E il 24 giugno è morto anche Bernie Worrell, che di anni ne aveva 72 anni ed era da lungo ammalato di cancro, uno dei grandi tastieristi della storia del funk (e non solo), spesso definito il Jimi Hendrix delle tastiere, a lungo braccio destro di George Clinton nei Parliament e nei Funkadelic e che anche lui ha poi suonato con centinaia, anzi migliaia di musicisti nel corso di una carriera durata oltre 45 anni: forse le collaborazioni più note quelle con i Talking Heads, e in anni più recenti i Vintage Vinos di Keith Richards e i Gov’t Mule.

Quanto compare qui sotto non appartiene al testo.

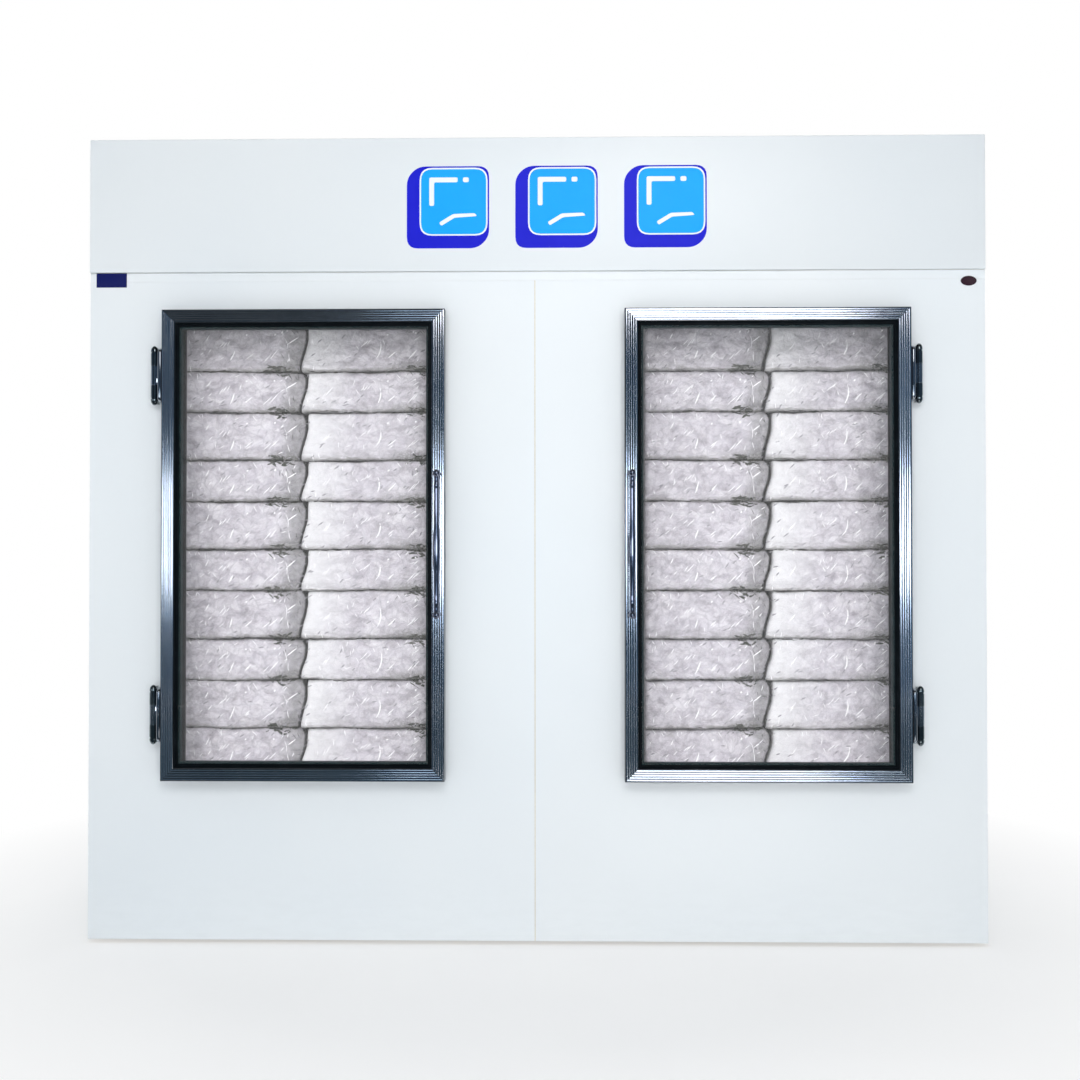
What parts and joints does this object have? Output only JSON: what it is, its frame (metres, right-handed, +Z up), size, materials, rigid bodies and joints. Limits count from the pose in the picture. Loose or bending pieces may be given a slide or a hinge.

Direi che per oggi può bastare anche se vista la continua moria si pensava di inserire magari una rubrica nel Blog intitolata “Prima che sia troppo tardi”, dove parlare periodicamente di musicisti che hanno fatto la storia della musica e di cui spesso si ignora l’esistenza o quasi, fino al giorno in cui se ne vanno. Vedremo in futuro. Tra l’altro, tornando brevemente a Scotty Moore, ieri sera ero a vedere il concerto dei Blackberry Smoke al Carroponte, ed in chiusura di serata Charlie Starr e soci gli hanno dedicato una bella versione di That’s All Right Mama, quindi per fortuna anche tra le generazioni più giovani il grande patrimonio del passato non è perduto e questo è un buon segno!